When they first debuted, Kemopetrol sounded completely unique to the Finnish landscape and in retrospect, can comfortably be attributed to be the icebreaker in charge of the new wave of Finnish music about to take over by storm in the 00s. In the grand scheme of things they hadn’t developed anything unique – their debut Slowed Down is so early 00s zeitgeisty in its sound – but they had two very strong feats of their own: one, they were Finnish and two, they actually broke into public consciousness big-time. You could hear them on the radio with their legitimate hits, you could hear them on the TV with their music licensed to advertisements, you could actually see their name in the headlines. They spearheaded the movement breaking new ground and while I’m sure it would have happened later on anyway through other means, I genuinely attribute Kemopetrol with not only helping Finnish indie to become popular, but also helping to shape the sound of Finnish pop music in the new millennium. There’s a direct line starting from here and going through a range of acts from indie darlings like Husky Rescue to latter-day mainstream pop such as Chisu.
Slowed Down, then, is a bit of classic record. It’s not just a famous in its general cultural relevance as described above, but it’s also somewhat of a magnum opus for the band themselves. It didn’t have the biggest mainstream impact out of the band’s albums (that award goes to the follow-up Everything’s Fine) and there’s something noteworthy to say about the band’s ability to change and re-invent themselves a number of times later on, but it’s here where the biggest impact lies. To wit, it has “Child Is My Name”: the band’s inarguable signature tune, the song that got them recognised in the first place and a cut that still remains remarkably captivating to the point of never failing to seize the attention when it plays. It’s a perfect match of an outstanding melody that feels huge without ever directly actually sounding so, a killer bass riff, a deep production that gives them both an otherwordly tone and a set of suitably vague lyrics that probably sound deeper than what they actually are, but which suit the tone of the music spectacularly. It is, in itself, one of those songs that make the album it resides in worth a mention. It also doesn’t even begin to describe what the album itself actually is.

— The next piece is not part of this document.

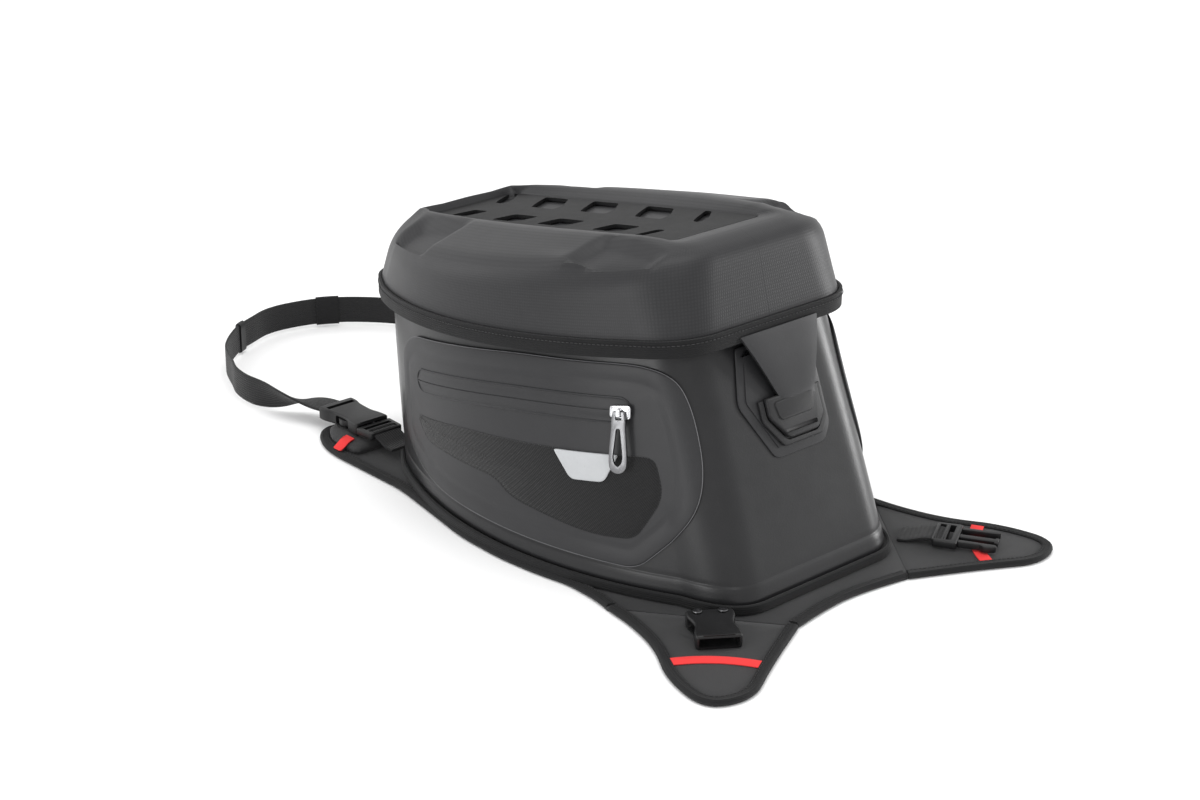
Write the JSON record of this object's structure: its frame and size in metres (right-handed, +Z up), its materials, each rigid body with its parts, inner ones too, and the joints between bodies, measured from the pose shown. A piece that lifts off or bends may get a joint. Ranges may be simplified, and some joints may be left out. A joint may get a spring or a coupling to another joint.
{
  "type": "motorcycle tank bag",
  "caption": "Tapered tank bag with a moulded hinged lid, side zip pockets, a padded base harness, a front strap loop with side-release buckles and two rear flaps.",
  "frame": {"origin": "on the resting plane under the middle of the base harness, the steering-head strap left out", "axes": "+X back to the rider, +Y to the right-hand side, +Z up"},
  "size_m": [0.7619, 0.3644, 0.2515],
  "materials": {
    "coated_fabric": "satin coated",
    "moulded_fabric": "fine woven face over moulded foam",
    "webbing": "woven",
    "padding": "fabric over foam",
    "red_tape": "woven",
    "reflective": "retroreflective",
    "zinc": "dark nickel",
    "black_plastic": "moulded"
  },
  "bodies": {
    "bag": {"tub_shell": "coated_fabric", "floor_board": "black_plastic", "mouth_frame": "black_plastic", "lid_hinge_strip": "coated_fabric", "catch_plate": "coated_fabric", "catch_frame": "coated_fabric", "pocket_panel_left": "coated_fabric", "pocket_fabric_left": "webbing", "pocket_reflector_left": "reflective", "zip_chain_left": "black_plastic", "pocket_panel_right": "coated_fabric", "pocket_fabric_right": "webbing", "pocket_reflector_right": "reflective", "zip_chain_right": "black_plastic", "base_pad": "padding", "harness_sheet": "padding", "harness_binding_rear": "webbing", "harness_binding_left": "webbing", "harness_binding_right": "webbing", "arm_pad_left": "padding", "arm_accent_left": "red_tape", "anchor_webbing_left": "webbing", "front_male_left": "black_plastic", "arm_pad_right": "padding", "arm_accent_right": "red_tape", "anchor_webbing_right": "webbing", "front_male_right": "black_plastic"},
    "lid": {"lid_shell": "moulded_fabric", "lid_edge_tape": "webbing", "lid_panel": "webbing"},
    "tongue": {"closure_tongue": "coated_fabric", "closure_tab": "black_plastic"},
    "strap_loop": {"front_female_left": "black_plastic", "front_female_right": "black_plastic", "steering_strap": "webbing", "strap_sleeve": "webbing", "strap_keeper": "black_plastic"},
    "flap_left_body": {"flap_left": "padding", "flap_binding_left": "webbing", "flap_accent_left": "red_tape", "rear_female": "black_plastic", "rear_rivet_front": "zinc", "rear_rivet_rear": "zinc"},
    "flap_right_body": {"flap_right": "padding", "flap_binding_right": "webbing", "flap_accent_right": "red_tape"},
    "rear_buckle": {"rear_male": "black_plastic", "rear_tail_webbing": "webbing"},
    "zip_slider_left_body": {"zip_slider_left": "zinc"},
    "zip_slider_right_body": {"zip_slider_right": "zinc"},
    "zip_pull_left_body": {"zip_pull_left": "zinc"},
    "zip_pull_right_body": {"zip_pull_right": "zinc"},
    "front_prong_inner_left_body": {"front_prong_inner_left": "black_plastic"},
    "front_prong_outer_left_body": {"front_prong_outer_left": "black_plastic"},
    "front_prong_inner_right_body": {"front_prong_inner_right": "black_plastic"},
    "front_prong_outer_right_body": {"front_prong_outer_right": "black_plastic"},
    "rear_prong_inner_body": {"rear_prong_inner": "black_plastic"},
    "rear_prong_outer_body": {"rear_prong_outer": "black_plastic"}
  },
  "joints": [
    {"name": "lid_hinge", "type": "hinge", "parent": "bag", "child": "lid", "pos_m": [-0.22, 0, 0.1384], "axis": [0, -1, 0], "range_deg": [0, 100]},
    {"name": "tongue_hinge", "type": "hinge", "parent": "lid", "child": "tongue", "pos_m": [0.13937, 0, 0.17938], "axis": [0, -1, 0], "range_deg": [0, 110]},
    {"name": "zip_travel_left", "type": "hinge", "parent": "bag", "child": "zip_slider_left_body", "pos_m": [-0.02667, 0.15364, 0.05568], "axis": [0.1802, -0.211, -0.9607], "range_deg": [0, 39.9]},
    {"name": "zip_pull_lift_left", "type": "hinge", "parent": "zip_slider_left_body", "child": "zip_pull_left_body", "pos_m": [0.09633, -0.10941, 0.13623], "axis": [-0.895, -0.4403, -0.0712], "range_deg": [0, 150]},
    {"name": "zip_travel_right", "type": "hinge", "parent": "bag", "child": "zip_slider_right_body", "pos_m": [-0.02667, -0.15364, 0.05568], "axis": [-0.1802, -0.211, 0.9607], "range_deg": [0, 39.9]},
    {"name": "zip_pull_lift_right", "type": "hinge", "parent": "zip_slider_right_body", "child": "zip_pull_right_body", "pos_m": [0.09633, 0.10941, 0.13623], "axis": [0.895, -0.4403, 0.0712], "range_deg": [0, 150]},
    {"name": "strap_release", "type": "slide", "parent": "bag", "child": "strap_loop", "axis": [-1, 0, 0], "range_m": [0, 0.035]},
    {"name": "flap_left_fold", "type": "hinge", "parent": "bag", "child": "flap_left_body", "pos_m": [0.1815, -0.091, 0.0035], "axis": [-0.7945, -0.6072, 0], "range_deg": [0, 60]},
    {"name": "flap_right_fold", "type": "hinge", "parent": "bag", "child": "flap_right_body", "pos_m": [0.1815, 0.091, 0.0035], "axis": [0.7945, -0.6072, 0], "range_deg": [0, 60]},
    {"name": "rear_buckle_lift", "type": "hinge", "parent": "flap_right_body", "child": "rear_buckle", "pos_m": [0.17648, 0.105, 0.0038], "axis": [0.5, -0.866, 0], "range_deg": [0, 40]},
    {"name": "front_outer_squeeze_left", "type": "hinge", "parent": "bag", "child": "front_prong_outer_left_body", "pos_m": [-0.2258, -0.0957, 0.0166], "axis": [0, 0, -1], "range_deg": [0, 7], "stiffness_Nm_per_rad": 0.4},
    {"name": "front_inner_squeeze_left", "type": "hinge", "parent": "bag", "child": "front_prong_inner_left_body", "pos_m": [-0.2258, -0.0733, 0.0166], "axis": [0, 0, 1], "range_deg": [0, 7], "stiffness_Nm_per_rad": 0.4},
    {"name": "front_outer_squeeze_right", "type": "hinge", "parent": "bag", "child": "front_prong_outer_right_body", "pos_m": [-0.2258, 0.0957, 0.0166], "axis": [0, 0, 1], "range_deg": [0, 7], "stiffness_Nm_per_rad": 0.4},
    {"name": "front_inner_squeeze_right", "type": "hinge", "parent": "bag", "child": "front_prong_inner_right_body", "pos_m": [-0.2258, 0.0733, 0.0166], "axis": [0, 0, -1], "range_deg": [0, 7], "stiffness_Nm_per_rad": 0.4},
    {"name": "rear_outer_squeeze", "type": "hinge", "parent": "rear_buckle", "child": "rear_prong_outer_body", "pos_m": [0.21011, 0.13735, 0.0084], "axis": [0, 0, -1], "range_deg": [0, 7], "stiffness_Nm_per_rad": 0.4},
    {"name": "rear_inner_squeeze", "type": "hinge", "parent": "rear_buckle", "child": "rear_prong_inner_body", "pos_m": [0.22131, 0.11795, 0.0084], "axis": [0, 0, 1], "range_deg": [0, 7], "stiffness_Nm_per_rad": 0.4}
  ]
}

Slowed Down is very much a mongrel album – a mixture of sounds so apart from eachother that it would be bafflingly bizarre if not for the fact that somehow, somehow, Kemopetrol actually managed to marry them together. The ten songs scatter between Britpop both at its breeziest and most upbeat as well as its angriest and angstiest while taking a dip down in dub and making eye contact with trip-hop, eventually finishing the album in a happy-dappy rave-out because why the hell not at this point. It’s sometimes a little jarring – the metal-riffic “Drown Little Girl” as a prime example – but to their credit the band make it work. A large part of this is due to the production. While the songs may come from altogether different places, they’re all treated the same sonically and the same rules are applied to each of them. It helps to tie down the songs and make it feel like they belong together, showing off Kemopetrol as a band who simply have a wide range of influences rather than one that haphazardly aims everywhere in confusion. There’s of course singer Laura Närhi’s voice too. She doesn’t have the strongest set of pipes but her tone is perfect for the music and she never really alters it across the album, which once again acts as a binding glue rather than as a flaw. There’s a bit of a Finnish twang to it but it’s strangely charming in its own right.

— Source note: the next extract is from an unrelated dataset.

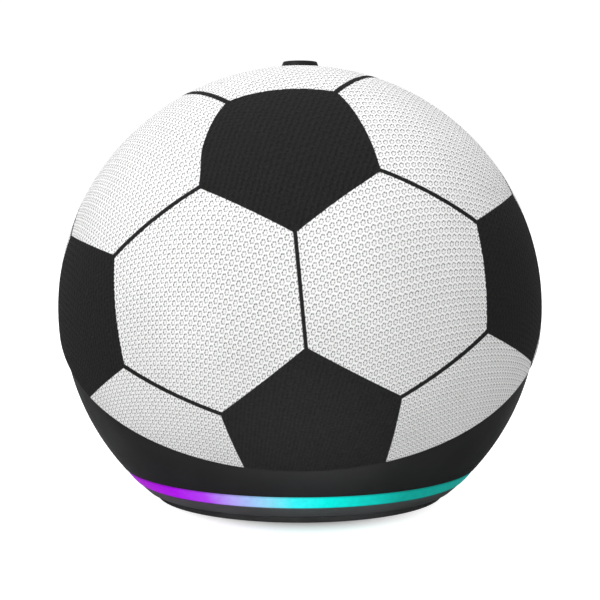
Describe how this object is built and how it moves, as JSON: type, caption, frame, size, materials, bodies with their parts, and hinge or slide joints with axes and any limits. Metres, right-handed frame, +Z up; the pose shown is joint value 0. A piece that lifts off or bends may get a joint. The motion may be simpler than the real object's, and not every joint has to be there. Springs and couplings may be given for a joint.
{
  "type": "smart speaker",
  "caption": "Ball-shaped smart speaker with a printed knit dome, smooth lower housing, light ring, top push buttons and a front-firing driver.",
  "frame": {"origin": "centre of the rubber foot pad's flat underside", "axes": "+Z up out of the table, -Y the front that the loudspeaker fires towards, +X to the right seen from the front"},
  "size_m": [0.1, 0.0991, 0.0898],
  "materials": {
    "dome_fabric": "white printed knit",
    "grille_plastic": "fine moulded texture",
    "housing_plastic": "satin",
    "ring_diffuser": "translucent, lit",
    "white_plastic": "gloss",
    "base_plastic": "satin",
    "foot_rubber": "matte",
    "adhesive": "matte",
    "button_plastic": "satin",
    "switch_metal": "tinned",
    "switch_plunger": "natural",
    "circuit_board": "solder mask",
    "microphone_metal": "gold plated",
    "soft_rubber": "matte",
    "inner_plastic": "moulded",
    "led_lens": "clear",
    "foam": "open cell",
    "zinc_steel": "zinc plated",
    "magnet_ferrite": "ground",
    "coil_copper": "enamelled",
    "treated_cloth": "resin treated",
    "cone_paper": "coated pulp",
    "wire_insulation": "smooth",
    "chip_epoxy": "moulded",
    "connector_plastic": "natural",
    "shield_tin": "tinned",
    "thermal_gel": "soft",
    "cast_aluminium": "bead blasted",
    "jack_plastic": "moulded",
    "pin_metal": "nickel plated",
    "ribbon_film": "polyimide",
    "antenna_film": "polyimide",
    "screw_steel": "black zinc"
  },
  "bodies": {
    "case": {"fabric_cover": "dome_fabric", "grille_shell": "grille_plastic", "lower_housing": "housing_plastic", "light_ring": "ring_diffuser", "ring_reflector": "white_plastic", "base_cover": "base_plastic", "foot_pad": "foot_rubber", "foot_tape": "adhesive", "tact_switches": "switch_metal", "button_board": "circuit_board", "button_guide": "inner_plastic", "microphones": "microphone_metal", "mic_gaskets": "soft_rubber", "inner_frame": "inner_plastic", "led_board": "circuit_board", "leds": "led_lens", "speaker_box_front": "inner_plastic", "speaker_box_rear": "inner_plastic", "box_seal": "soft_rubber", "damping_foam": "foam", "driver_gasket": "soft_rubber", "driver_basket": "zinc_steel", "driver_magnet": "magnet_ferrite", "driver_top_plate": "zinc_steel", "driver_yoke": "zinc_steel", "spider": "treated_cloth", "surround": "soft_rubber", "speaker_wires": "wire_insulation", "main_board": "circuit_board", "board_chips": "chip_epoxy", "board_connectors": "connector_plastic", "shield_can": "shield_tin", "thermal_pad": "thermal_gel", "heat_sink": "cast_aluminium", "io_board": "circuit_board", "power_jack": "jack_plastic", "power_pin": "pin_metal", "audio_jack": "jack_plastic", "button_ribbon": "ribbon_film", "led_ribbon": "ribbon_film", "wifi_antennas": "antenna_film", "split_screws": "screw_steel", "base_screws": "screw_steel", "deck_screws": "screw_steel", "box_screws": "screw_steel", "driver_screws": "screw_steel", "board_screws": "screw_steel"},
    "action_cap": {"action_button": "button_plastic", "action_plunger": "switch_plunger"},
    "volume_up_cap": {"volume_up_button": "button_plastic", "volume_up_plunger": "switch_plunger"},
    "volume_down_cap": {"volume_down_button": "button_plastic", "volume_down_plunger": "switch_plunger"},
    "microphone_cap": {"microphone_button": "button_plastic", "microphone_plunger": "switch_plunger"},
    "cone_unit": {"speaker_cone": "cone_paper", "voice_coil": "coil_copper", "dust_cap": "cone_paper"}
  },
  "joints": [
    {"name": "action_press", "type": "slide", "parent": "case", "child": "action_cap", "axis": [0, -0.1994, -0.9799], "range_m": [0, 0.0005], "stiffness_N_per_m": 3000, "springref_m": -0.00015},
    {"name": "volume_up_press", "type": "slide", "parent": "case", "child": "volume_up_cap", "axis": [0, -0.1994, -0.9799], "range_m": [0, 0.0005], "stiffness_N_per_m": 3000, "springref_m": -0.00015},
    {"name": "volume_down_press", "type": "slide", "parent": "case", "child": "volume_down_cap", "axis": [0, -0.1994, -0.9799], "range_m": [0, 0.0005], "stiffness_N_per_m": 3000, "springref_m": -0.00015},
    {"name": "microphone_press", "type": "slide", "parent": "case", "child": "microphone_cap", "axis": [0, -0.1994, -0.9799], "range_m": [0, 0.0005], "stiffness_N_per_m": 3000, "springref_m": -0.00015},
    {"name": "cone_stroke", "type": "slide", "parent": "case", "child": "cone_unit", "axis": [0, -1, 0], "range_m": [-0.0015, 0.0015], "stiffness_N_per_m": 1500, "deforming": ["surround", "spider"]}
  ]
}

What actually edges the album from great to classic are three cuts in particular. “Child Is My Name” we’ve already talked about but it’s worth an essay in itself if one were so inclined and definitely at least deserves another direction mention here. “Without Listening” is a tour-de-force closer that finishes the album in a way that it deserves: by making absolutely no sense compared to anything that came before, with its space discoteque vibe bearing no resemblance to anything else here, but sounding so exuberant and passionately joyous that it’s clear the band were having the time of their lives when they were given a chance to record their music. Then there’s “Disbelief” – quite possibly the best thing Kemopetrol have ever committed to tape, no matter how brilliant “Child Is My Name” is. It’s a five-minute trip through hazily dreamy soundscapes, pop perfection melodies, soaringly spacey guitars and bursts of energy that break through the dreaminess and take the song to warp speed. It’s a huge song that starts so benignly but ends up somewhere completely different: a proper journey encapsulated into a pop song. It’s special, genuinely special. Where the rest of the album is a strong collection of songs on its own, it’s these three songs that really make the case why Kemopetrol were the ones to make an impact in the larger scale: you needed a band who were able to tap into something special like this to be able to reach out.
And reach out they did, both to the general audience and to myself, and Slowed Down still continues to do so. It’s definitely an album very tied down to what the music world was up to at the turn of the millennium, almost like acting as the marriage between the British strain of pop/rock that was everywhere at the time and the downtempo atmospherics that would soon begin their climb to relevance. But it’s not aged in the slightest and if anything, the time between then and now has only made it more obvious that the album’s success was due to its great songs, not because of any particular external factors. There’s also the context that comes from knowing the rest of Kemopetrol’s journey. While the nature of those albums will be tackled on their in their own reviews, the gist is that the band became more precise and polished in their execution with time and while that’s not a bad trait in itself by any means, a part of why Slowed Down sounds a little bit more special is because it’s still a bit aloof and imprecise: there’s a type of untamed nature to it that gives it life, the backbone of the music being the still-youthful energy of a young band unafraid and eager. It has character. Combine it with the songwriting and the sound, and even when you strip away all the contextual and cultural bobbins the underlining message is clear: Slowed Down is a great, varied and inspired album that would’ve been a landmark release even if it had stayed bubbling under in its own scene.